■ YOUR GOAL ■
Locate all lines with the word "slide". Copy them.

## start SOURCE EXCERPT

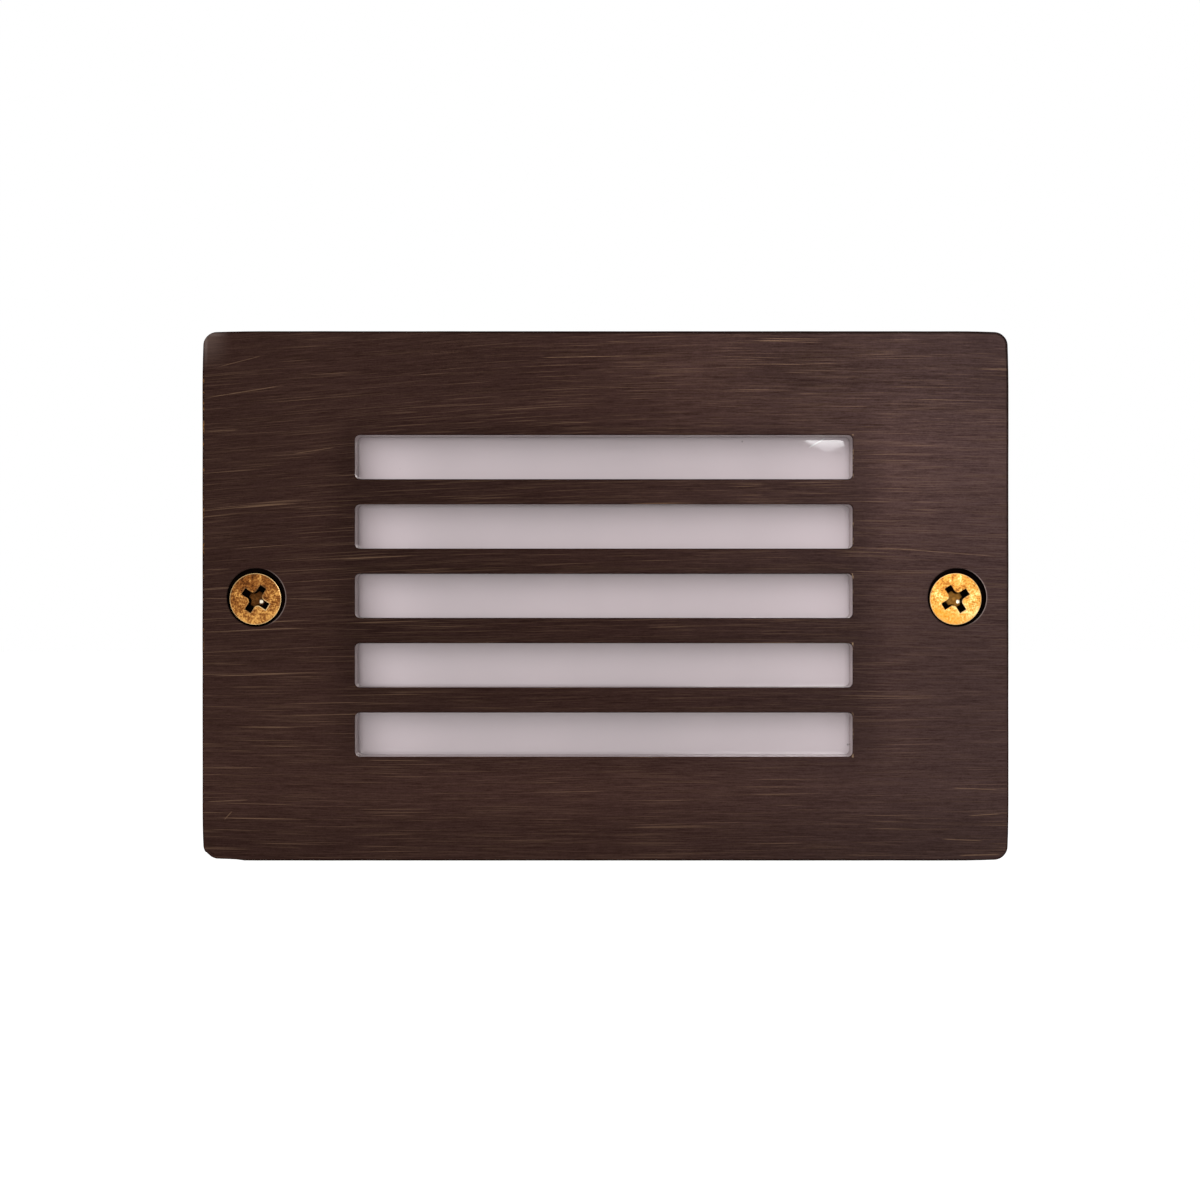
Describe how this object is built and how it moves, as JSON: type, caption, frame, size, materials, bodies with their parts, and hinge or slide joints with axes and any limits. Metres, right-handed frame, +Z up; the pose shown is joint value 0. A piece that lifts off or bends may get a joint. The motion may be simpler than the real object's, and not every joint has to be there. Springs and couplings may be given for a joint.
{
  "type": "step light",
  "caption": "Recessed step light: brushed aged-brass cover with five horizontal louvre slots over an opal lens, screwed to a moulded wall housing with lamp, reflector and cable gland.",
  "frame": {"origin": "centre of the cover's rim on the wall plane", "axes": "+X along the cover to the right as seen from the front, +Y into the wall, +Z up"},
  "size_m": [0.116, 0.0785, 0.0762],
  "materials": {
    "aged_brass": "brushed, dark oil-rubbed patina with brass showing in fine scratches",
    "screw_brass": "lacquered yellow brass, slightly tarnished",
    "opal_acrylic": "opal white, satin gloss",
    "seal_rubber": "black closed-cell silicone",
    "clip_steel": "stamped stainless",
    "insert_brass": "turned, bright",
    "housing_plastic": "black glass-filled moulding, fine spark texture",
    "reflector_aluminium": "semi-specular sheet",
    "holder_ceramic": "unglazed steatite",
    "lead_silicone": "white silicone sleeving",
    "terminal_plastic": "natural polyamide",
    "gland_plastic": "black polyamide",
    "lamp_glass": "clear quartz",
    "lamp_wire": "nickel and tungsten wire"
  },
  "bodies": {
    "housing": {"housing": "housing_plastic", "left_insert": "insert_brass", "right_insert": "insert_brass", "reflector": "reflector_aluminium", "reflector_screws": "clip_steel", "lamp_holder": "holder_ceramic", "lamp_contacts": "insert_brass", "holder_bracket": "clip_steel", "holder_screw": "clip_steel", "bracket_rivet": "reflector_aluminium", "front_lead": "lead_silicone", "rear_lead": "lead_silicone", "terminal_block": "terminal_plastic", "terminal_clamps": "insert_brass", "terminal_screws": "clip_steel", "block_screw": "clip_steel", "gland_body": "gland_plastic", "gland_washer": "seal_rubber", "gland_locknut": "gland_plastic", "gland_seal": "seal_rubber"},
    "cover": {"face_plate": "aged_brass", "lens": "opal_acrylic", "lens_seal": "seal_rubber", "cover_seal": "seal_rubber", "lens_clip_upper_left": "clip_steel", "lens_clip_upper_right": "clip_steel", "lens_clip_lower_left": "clip_steel", "lens_clip_lower_right": "clip_steel", "lens_clip_screws": "clip_steel"},
    "left_seal": {"left_screw_seal": "seal_rubber"},
    "left_screw": {"left_face_screw": "screw_brass"},
    "right_seal": {"right_screw_seal": "seal_rubber"},
    "right_screw": {"right_face_screw": "screw_brass"},
    "lamp": {"lamp_capsule": "lamp_glass", "lamp_pins": "lamp_wire", "lamp_filament": "lamp_wire"},
    "gland_clamp": {"gland_clamp_ring": "gland_plastic"},
    "gland_nut": {"gland_nut": "gland_plastic"}
  },
  "joints": [
    {"name": "cover_pull", "type": "slide", "parent": "housing", "child": "cover", "axis": [0, -1, 0], "range_m": [0, 0.045]},
    {"name": "left_screw_draw", "type": "slide", "parent": "cover", "child": "left_seal", "axis": [0, -1, 0], "range_m": [0, 0.01124]},
    {"name": "left_screw_turn", "type": "hinge", "parent": "left_seal", "child": "left_screw", "pos_m": [-0.05035, 0, -0.00045], "axis": [0, -1, 0], "range_deg": [0, 5100]},
    {"name": "right_screw_draw", "type": "slide", "parent": "cover", "child": "right_seal", "axis": [0, -1, 0], "range_m": [0, 0.01124]},
    {"name": "right_screw_turn", "type": "hinge", "parent": "right_seal", "child": "right_screw", "pos_m": [0.05035, 0, -0.00045], "axis": [0, -1, 0], "range_deg": [0, 5100]},
    {"name": "lamp_pull", "type": "slide", "parent": "housing", "child": "lamp", "axis": [1, 0, 0], "range_m": [0, 0.0078]},
    {"name": "gland_nut_draw", "type": "slide", "parent": "housing", "child": "gland_clamp", "axis": [0, 1, 0], "range_m": [0, 0.0065]},
    {"name": "gland_nut_turn", "type": "hinge", "parent": "gland_clamp", "child": "gland_nut", "pos_m": [0.016, 0.06, -0.008], "axis": [0, 1, 0], "range_deg": [0, 1560]}
  ],
  "couplings": [
    {"joint": "left_screw_turn", "follows": "left_screw_draw", "rad_per_m": 7915.8},
    {"joint": "right_screw_turn", "follows": "right_screw_draw", "rad_per_m": 7915.8},
    {"joint": "gland_nut_turn", "follows": "gland_nut_draw", "rad_per_m": 4188.8}
  ]
}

## end SOURCE EXCERPT

■ SOLUTION ■
Describe how this object is built and how it moves, as JSON: type, caption, frame, size, materials, bodies with their parts, and hinge or slide joints with axes and any limits. Metres, right-handed frame, +Z up; the pose shown is joint value 0. A piece that lifts off or bends may get a joint. The motion may be simpler than the real object's, and not every joint has to be there. Springs and couplings may be given for a joint.
    {"name": "cover_pull", "type": "slide", "parent": "housing", "child": "cover", "axis": [0, -1, 0], "range_m": [0, 0.045]},
    {"name": "left_screw_draw", "type": "slide", "parent": "cover", "child": "left_seal", "axis": [0, -1, 0], "range_m": [0, 0.01124]},
    {"name": "right_screw_draw", "type": "slide", "parent": "cover", "child": "right_seal", "axis": [0, -1, 0], "range_m": [0, 0.01124]},
    {"name": "lamp_pull", "type": "slide", "parent": "housing", "child": "lamp", "axis": [1, 0, 0], "range_m": [0, 0.0078]},
    {"name": "gland_nut_draw", "type": "slide", "parent": "housing", "child": "gland_clamp", "axis": [0, 1, 0], "range_m": [0, 0.0065]},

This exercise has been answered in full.